A second message to viewers describes the Chicago of 1854, in faux-Sandburgese, as “A city of easy money, easy ways, ugly, dirty, open night and day to newcomers from around the world…a fighting, laughing, aggressive American city.” (That’s still true, mostly.)
In this crude but exhilarating town, Mrs. O’Leary’s sons become civic big shots, developing a Cain-and-Abel/Goofus-and-Gallant relationship along the way. Jack, played by a young Don Ameche — half a century before Cocoon — is an upright attorney who crusades against election fraud and is elected mayor on a platform of cleaning up The Patch: “Everything that’s rotten in Chicago comes out of The Patch,” he declares. (Most 1870s politicians had lusher facial hair than Ameche’s trademark cheap moustache. Roswell B. Mason, Chicago’s actual 1871 mayor, grew a chest-length beard.)
Jack’s younger brother, Dion (a dashing Tyrone Power) sets out to become the most successful, most connected saloonkeeper in town. Over dinner at the Palmer House, he offers a muttonchopped senator $1,000 a month in exchange for his political and financial support of a saloon on “the busiest corner in town” — with his paramour, chorus girl Belle Fawcett (played by Alice Faye), as the main attraction. It’s in the senator’s interest, because the saloon will allow Dion to control votes in The Patch.

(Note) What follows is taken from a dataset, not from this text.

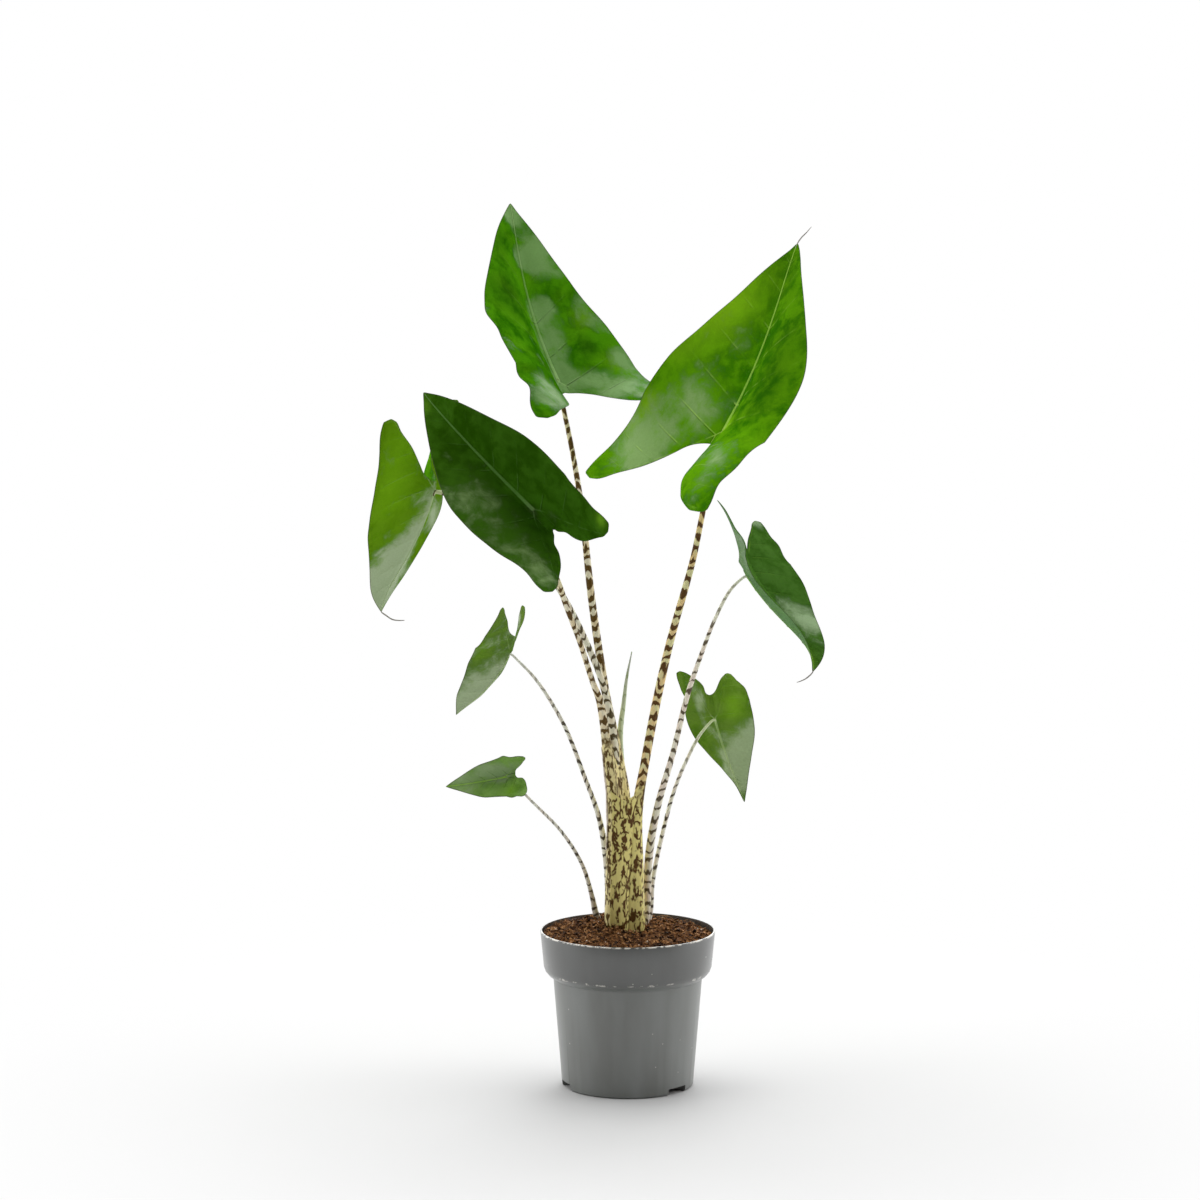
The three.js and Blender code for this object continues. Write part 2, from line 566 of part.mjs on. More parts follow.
// The new leaf and the stalks, each cut to wrap those inside it, and to end under its blade
const fatCorm = toSolid(cormGeometry(GAP));
let inside = toSolid(stalkGeometry(NEW_LEAF, NEW_LEAF_SIDES, GAP));
let soil = toSolid(soilGeometry()).subtract(fatCorm).subtract(inside);
const newLeaf = toSolid(stalkGeometry(NEW_LEAF, NEW_LEAF_SIDES)).subtract(fatCorm);
add("new_leaf", toGeometry(newLeaf), MATERIALS.newLeaf);
for (const [name, points] of Object.entries(STALKS)) {
  const sides = STALK_SIDES[name];
  const whole = toSolid(stalkGeometry(points, sides));
  const fat = toSolid(stalkGeometry(points, sides, GAP));
  const blade = toSolid(bladeGeometry(LEAVES[name], GAP));
  const stalk = whole.subtract(inside).subtract(blade).subtract(fatCorm);
  add(`stalk_${name}`, toGeometry(stalk), MATERIALS.stalk);
  inside = inside.add(fat);
  soil = soil.subtract(fat);
}
add("soil", toGeometry(soil), MATERIALS.soil);

export default plant;
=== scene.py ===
"""A potted zebrina alocasia: arrow-shaped leaves on banded stalks, in bark soil in a nursery pot.

Sizes are in millimetres, except those of the floor and the lamps, which are in metres like every
mesh. +Z is up. The origin is the middle of the pot's foot, on the floor. From the front one looks
along +Y.
"""

import logging
import math
import random
from collections.abc import Callable
from dataclasses import dataclass, field
from enum import Enum
from typing import Any

import bpy
import numpy as np
from mathutils import Matrix, Vector, noise


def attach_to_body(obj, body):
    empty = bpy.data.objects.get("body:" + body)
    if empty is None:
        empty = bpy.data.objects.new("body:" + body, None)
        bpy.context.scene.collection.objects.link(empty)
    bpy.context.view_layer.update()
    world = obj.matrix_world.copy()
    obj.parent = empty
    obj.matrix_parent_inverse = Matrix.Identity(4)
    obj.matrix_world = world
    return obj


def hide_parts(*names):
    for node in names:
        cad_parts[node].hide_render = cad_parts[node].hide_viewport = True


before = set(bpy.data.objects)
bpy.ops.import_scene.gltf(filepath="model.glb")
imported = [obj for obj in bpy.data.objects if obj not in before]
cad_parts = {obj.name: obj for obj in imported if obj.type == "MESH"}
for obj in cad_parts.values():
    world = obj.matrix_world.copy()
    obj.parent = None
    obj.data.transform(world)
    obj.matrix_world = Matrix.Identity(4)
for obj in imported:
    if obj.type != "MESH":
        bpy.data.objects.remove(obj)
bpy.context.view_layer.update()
log = logging.getLogger("alocasia")

MM = 0.001
# Between the side veins of a leaf whose midrib is 200 long
VEIN_SPACING = 36.0
# Usual distance between the vertices of a blade, which a midrib longer than LARGE_BLADE makes wider
LARGE_BLADE = 130.0
LARGE_PITCH = 1.6
SMALL_PITCH = 1.1
Array = np.ndarray
Curve = Callable[[Array], Array]
Piece = bpy.types.Object
Place = tuple[float, float, float]
# Rows of four: a place and a radius, or what a patch on a leaf says
Points = tuple[tuple[float, float, float, float], ...]


class Slot(Enum):
    """Names of the record's material slots, one for each kind of new piece."""

    POT = "pot"
    SOIL = "soil"
    STALK = "stalk"
    BLADE = "blade"
    NEW_LEAF = "new_leaf"


# Modelling steps that every piece shares


def only(piece: Piece) -> None:
    """Select one object alone and make it active.

    Args:
        piece: The object to work on.
    """
    bpy.ops.object.select_all(action="DESELECT")
    piece.select_set(True)
    bpy.context.view_layer.objects.active = piece


def flat_sheet(name: str, columns: int, rows: int) -> Piece:
    """Add a flat grid, one unit square, with its middle at the origin.

    Args:
        name: Name of the new piece.
        columns: Faces along X.
        rows: Faces along Y.

    Returns:
        The new grid.
    """
    bpy.ops.object.select_all(action="DESELECT")
    bpy.ops.mesh.primitive_grid_add(x_subdivisions=columns, y_subdivisions=rows, size=1)
    sheet = bpy.context.active_object
    sheet.name = sheet.data.name = name
    return sheet


def places(piece: Piece) -> Array:
    """Read the vertices of a piece as an array of N rows."""
    flat = np.empty(len(piece.data.vertices) * 3)
    piece.data.vertices.foreach_get("co", flat)
    return flat.reshape(-1, 3)


def put(piece: Piece, points: Array) -> None:
    """Move the vertices of a piece to new places."""
    piece.data.vertices.foreach_set("co", np.ascontiguousarray(points, dtype=float).ravel())
    piece.data.update()


def note(piece: Piece, name: str, values: Array) -> None:
    """Keep a vector for each vertex, for the materials to read.

    Args:
        piece: The piece that gets the attribute.
        name: Name of the attribute.
        values: N rows of three numbers.
    """
    layer = piece.data.attributes.new(name, "FLOAT_VECTOR", "POINT")
    layer.data.foreach_set("vector", np.ascontiguousarray(values, dtype=np.float32).ravel())


def weld(piece: Piece, distance: float = 1e-6, outward: bool = True) -> None:
    """Merge the vertices that touch, which closes seams and poles.

    Args:
        piece: The piece to close.
        distance: How near two vertices are merged, in metres.
        outward: Whether the normals are turned outwards after that.
    """
    only(piece)
    bpy.ops.object.mode_set(mode="EDIT")
    bpy.ops.mesh.select_all(action="SELECT")
    bpy.ops.mesh.remove_doubles(threshold=distance)
    if outward:
        bpy.ops.mesh.normals_make_consistent(inside=False)
    bpy.ops.object.mode_set(mode="OBJECT")


def fix(piece: Piece, kind: str, **settings: Any) -> None:
    """Add a modifier to a piece and apply it.

    Args:
        piece: The piece to change.
        kind: Blender's name for the kind of modifier.
        settings: The modifier's settings.
    """
    modifier = piece.modifiers.new(kind.title(), kind)
    for key, value in settings.items():
        setattr(modifier, key, value)
    only(piece)
    bpy.ops.object.modifier_apply(modifier=modifier.name)


def join(pieces: list[Piece]) -> Piece:
    """Join several pieces into the first of them."""
    only(pieces[0])
    for piece in pieces[1:]:
        piece.select_set(True)
    if len(pieces) > 1:
        bpy.ops.object.join()
    return pieces[0]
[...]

It wouldn’t be a Chicago movie without a subplot about shady politics. Dion accepts $10,000 to support a rival saloonkeeper for mayor — then schemes to put his brother Jack in City Hall instead, despite their differences on reforming The Patch.
“You took his money,” Belle protests when Dion reveals his duplicity.
“Sure, and I’ll vote for him myself if necessary — but I didn’t say how The Patch will vote,” Dion says.
“Why’s that?”
“Politics. He’d knife me if he could, and I simply mean to beat him to it.”
“Why, you dirty dog.”
You really won’t be missing much if you skip the first hour and a half of In Old Chicago and just watch the last 24 minutes. In Old Chicago was one of Hollywood’s original disaster movies. Zanuck was inspired by the success of MGM’s San Francisco, a movie about the 1906 earthquake. The studio spent $500,000 of the film’s $2 million budget to build a replica of 1854 Chicago, then build another replica of 1871 Chicago and burn it to the ground. According to a 1937 Tribune article about the production:
The headquarters of the Palmer house, the Field, Leiter & Co. store, The Chicago Tribune, the old Rice theater, the Manor house, the city hall, the Adams Express company, the Illinois Central, the Goodrich Shipping company, the Nineteenth Regiment armory, Benziger’s bookshop — all these, and hundreds more of the edifices which landmarked the Chicago of 1871, were transformed or erected. The city hall was in stone.
The fire scenes are thrilling cinema. Of course the fire starts when Mrs. O’Leary’s cow kicks a lantern after she’s nipped by a nursing cow. This is Hollywood. Terrified mobs race through the streets. Horse-drawn fire engines careen toward the flames. Buildings collapse or are dynamited to form a firebreak, on orders of Gen. Philip Sheridan. Fleeing the flames, citizens ride their horses or row boats into Lake Michigan (also re-created on a Hollywood lot). At the Stockyards, frightened cattle break down fences and stampede through the streets. (That didn’t actually happen. The Stockyards were far from the fire’s epicenter.)
The scenes would be even more impressive if they had been shot in color. But this is probably the only Great Chicago Fire movie we’re going to get. In 1938, the fire was still part of living memory, and survivors were even invited to a premiere. Mrs. O’Leary’s cow was as much a part of American folklore as Johnny Appleseed or Barbara Fritchie. As the fire has faded from the nation’s consciousness, so has In Old Chicago faded from the Hollywood canon. But as this week marks the fire’s sesquicentennial, you can view it for free on YouTube.
And if you go straight to 1:26:36, you’ll be in for an exciting (if somewhat inaccurate) time.